One of the airport hotels at Kennedy, the Ramada Plaza, had been turned into an information and counseling center for grieving family members--not that there was much information. Nevertheless, Wallingford went there. He chose Kennedy over Otis Air Force Base on the Cape--the reason being that the media would have limited access to the Coast Guard crews who'd been searching the debris field. By dawn that Sunday, they'd reportedly found only a small flotsam of wreckage and the remains of one body. On the choppy sea, there was nothing adrift that looked burned, which suggested there'd been no explosion.

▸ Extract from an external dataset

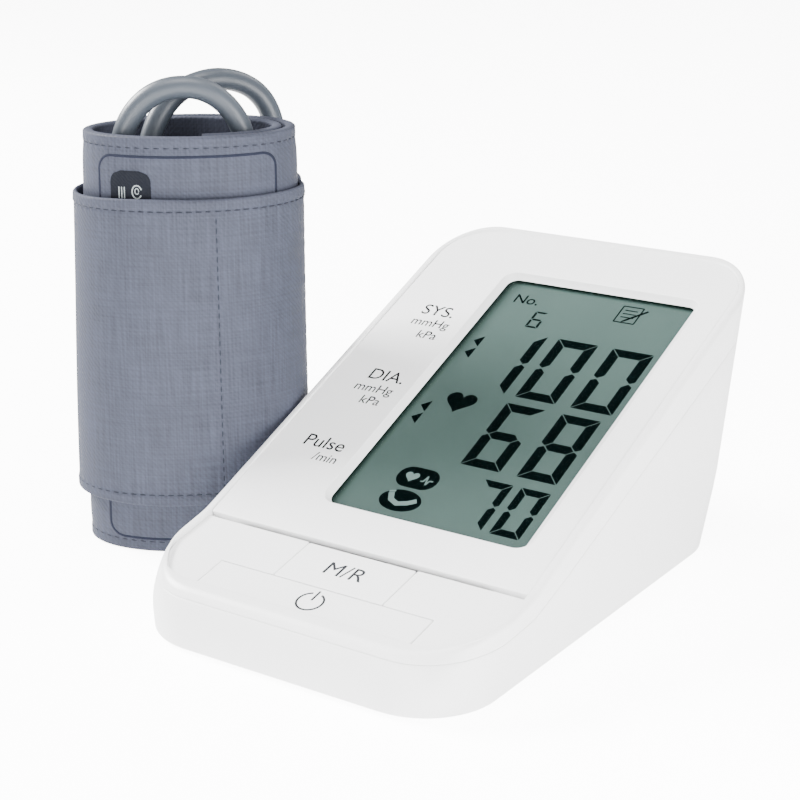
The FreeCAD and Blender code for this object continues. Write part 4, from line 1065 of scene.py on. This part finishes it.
def print_ring(margin, lift):
    """The frame's outline, drawn in by a margin."""
    x, z = outline(length_at(PRINT_FROM) + margin, length_at(PRINT_TO) - margin, PRINT_LOW + margin,
                   PRINT_HIGH - margin, 4.5 - margin, 4.5 - margin, samples=PRINT_SAMPLES)
    return wound(x, z, lift)


frame_rows = [print_ring(-0.4, 0.0), print_ring(-0.4, 0.05), print_ring(0.4, 0.05), print_ring(0.4, 0.0)]
cuff_print = surface("cuff_print", np.array(frame_rows), ring_rows=True, ring_columns=True)
keep(cuff_print, "cuff", "label_dark")

label_x0, label_x1 = length_at(LABEL_FROM), length_at(LABEL_TO)
label_u, label_v = np.meshgrid(np.linspace(-1, 1, 30), np.linspace(0, 1, 44))
corner = 3.6
above = np.clip((LABEL_LOW + (LABEL_HIGH - LABEL_LOW) * label_v - (LABEL_HIGH - corner)) / corner, 0, 1)
half = (label_x1 - label_x0) / 2 - corner * (1 - np.sqrt(1 - above ** 2))
label_length = (label_x0 + label_x1) / 2 + half * label_u
label_z = LABEL_LOW + (LABEL_HIGH - LABEL_LOW) * label_v
label_uv = np.stack([label_length * MM, label_z * MM], axis=-1)
cuff_label = sheet_slab(
    "cuff_label", wound(label_length, label_z, 0.22), wound(label_length, label_z, 0.0), label_uv)
keep(cuff_label, "cuff", "label_dark", "size_label")


def on_label(u, v, w):
    """Flat place on the label, measured from its middle line and top edge."""
    return wound((label_x0 + label_x1) / 2 + u, LABEL_HIGH + v, 0.22 + w)


label_shapes = [
    ribbon(arc_line(2.2, -6.4, 1.5, 2.0, 20, 330, 24), 0.4),
    ribbon(arc_line(2.2, -6.2, 0.6, 0.9, 0, 340, 14), 0.3),
]
label_shapes += [ribbon([(-3.6 + 0.9 * i, -5.0), (-3.6 + 0.9 * i, -8.6)], 0.35) for i in range(3)]
label_sign = prisms("label_sign", label_shapes, on_label, 0.01, 0.05)
keep(label_sign, "cuff", "label_dark")

# %% [markdown]
# Finishes. Two effects are shared by many materials, so each is a node group with named
# inputs: a moulded skin, which is the faint cloudiness and fine grain of plastic and
# rubber, and a weave, which is streaky yarn in two directions with a slanting hatch.

# %% node helpers
def add_node(tree, kind, inputs=(), **settings):
    """Add a node: settings are its options; an input is either a value or a socket to link."""
    made = tree.nodes.new(kind)
    for key, value in settings.items():
        setattr(made, key, value)
    for key, value in dict(inputs).items():
        if isinstance(value, bpy.types.NodeSocket):
            tree.links.new(value, made.inputs[key])
        else:
            made.inputs[key].default_value = value
    return made


def new_group(name, inputs, outputs):
    """Empty node group with named sockets, given as (name, kind, starting value)."""
    group = bpy.data.node_groups.new(name, "ShaderNodeTree")
    for label, kind, value in inputs:
        socket = group.interface.new_socket(label, in_out="INPUT", socket_type=kind)
        if value is not None:
            socket.default_value = value
    for label, kind in outputs:
        group.interface.new_socket(label, in_out="OUTPUT", socket_type=kind)
    return group, group.nodes.new("NodeGroupInput"), group.nodes.new("NodeGroupOutput")


def stretched_noise(tree, vector, scale, detail=3.0):
    """Noise whose cells have their own size along each axis."""
    moved = add_node(tree, "ShaderNodeVectorMath", {0: vector, 1: scale}, operation="MULTIPLY")
    return add_node(tree, "ShaderNodeTexNoise", {"Vector": moved.outputs[0], "Scale": 1.0, "Detail": detail})


def ranged(tree, value, low, high):
    """A 0 to 1 value, moved into another range."""
    return add_node(tree, "ShaderNodeMapRange", {"Value": value, "From Min": 0.3, "From Max": 0.7,
                                                 "To Min": low, "To Max": high}).outputs[0]


def scaled_colour(tree, colour, factor):
    """A colour times a grey factor."""
    grey = add_node(tree, "ShaderNodeCombineColor", {0: factor, 1: factor, 2: factor})
    mixed = add_node(tree, "ShaderNodeMix", data_type="RGBA", blend_type="MULTIPLY")
    mixed.inputs["Factor"].default_value = 1.0
    tree.links.new(colour, mixed.inputs[6])
    tree.links.new(grey.outputs[0], mixed.inputs[7])
    return mixed.outputs[2]


def math_node(tree, operation, first, second):
    """One sum or product."""
    return add_node(tree, "ShaderNodeMath", {0: first, 1: second}, operation=operation).outputs[0]


# %% the moulded skin
skin_group, skin_in, skin_out = new_group(
    "moulded_skin",
    [("Vector", "NodeSocketVector", None), ("Color", "NodeSocketColor", (0.8, 0.8, 0.8, 1)),
     ("Roughness", "NodeSocketFloat", 0.4), ("Grain", "NodeSocketFloat", 0.02),
     ("Cloud", "NodeSocketFloat", 0.03)],
    [("Color", "NodeSocketColor"), ("Roughness", "NodeSocketFloat"), ("Normal", "NodeSocketVector")])
cloud = stretched_noise(skin_group, skin_in.outputs["Vector"], (38.0, 38.0, 38.0), 4.0)
grain = stretched_noise(skin_group, skin_in.outputs["Vector"], (5200.0, 5200.0, 5200.0), 2.0)
cloud_range = ranged(skin_group, cloud.outputs[0], -1.0, 1.0)
cloudiness = math_node(skin_group, "MULTIPLY", cloud_range, skin_in.outputs["Cloud"])
shade = math_node(skin_group, "ADD", cloudiness, 1.0)
skin_group.links.new(scaled_colour(skin_group, skin_in.outputs["Color"], shade), skin_out.inputs["Color"])
roughening = math_node(skin_group, "MULTIPLY", cloudiness, 1.5)
rougher = math_node(skin_group, "ADD", roughening, skin_in.outputs["Roughness"])
skin_group.links.new(rougher, skin_out.inputs["Roughness"])
grain_relief = {"Height": grain.outputs[0], "Strength": skin_in.outputs["Grain"], "Distance": 0.0002}
skin_bump = add_node(skin_group, "ShaderNodeBump", grain_relief)
skin_group.links.new(skin_bump.outputs[0], skin_out.inputs["Normal"])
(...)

Patrick first spoke to the relatives of a young Egyptian woman who'd collapsed outside the Ramada Plaza. She'd fallen in a heap, in view of the television cameras surrounding the entrance to the hotel; police officers carried her into the lobby. Her relatives told Wallingford that her brother had been on the plane.
Naturally the mayor was there, giving what solace he could. Wallingford could always count on a comment from the mayor. Giuliani seemed to like the lion guy more than he liked most reporters. Maybe he saw Patrick as a kind of police officer who'd been wounded in the line of duty; more likely, the mayor remembered Wallingford because Wallingford had only one hand.

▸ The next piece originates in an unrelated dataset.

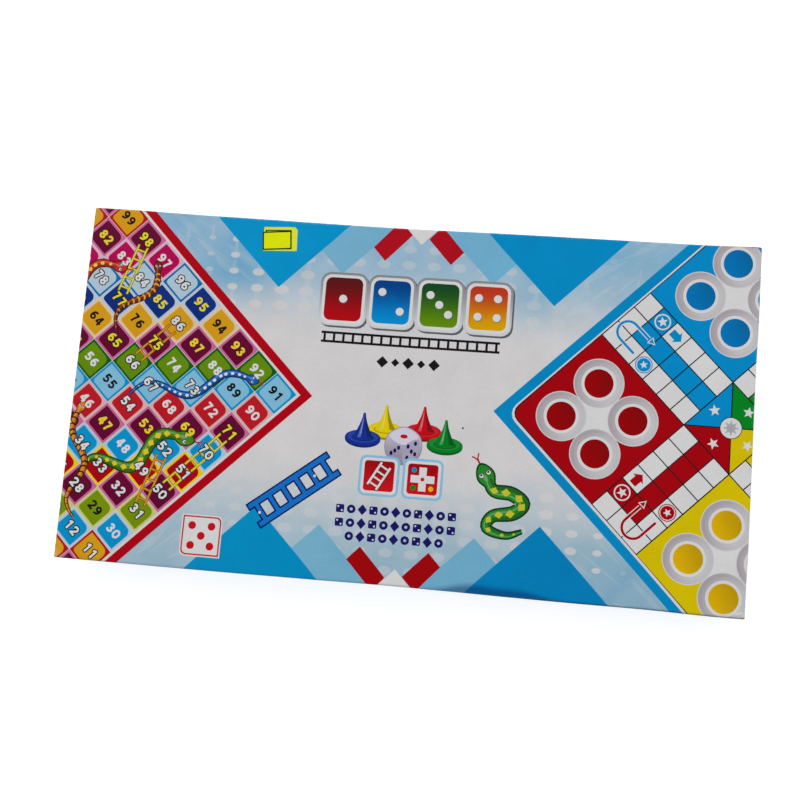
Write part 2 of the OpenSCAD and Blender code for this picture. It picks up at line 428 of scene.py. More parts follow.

"If there's anything the City of New York can do to help, that's what we're trying to do," Giuliani told the press. He looked a little tired when he turned to Patrick Wallingford and said: "Sometimes, if the mayor asks, it happens a little faster."
An Egyptian man was using the lobby of the Ramada as a makeshift mosque: "We belong to God and to God we return," he kept praying, in Arabic. Wallingford had to ask someone for a translation.
At the script meeting before the Sunday-evening telecast, Patrick was told point-blank of the network's plans. "Either you're our anchor tomorrow evening or we've got you on a Coast Guard cutter," Mary Shanahan informed him.
"I'm in Green Bay tomorrow and tomorrow night, Mary," Wallingford said.
"They're going to call off the search for survivors tomorrow, Pat. We want you there, at sea. Or here, in New York. Not in Green Bay."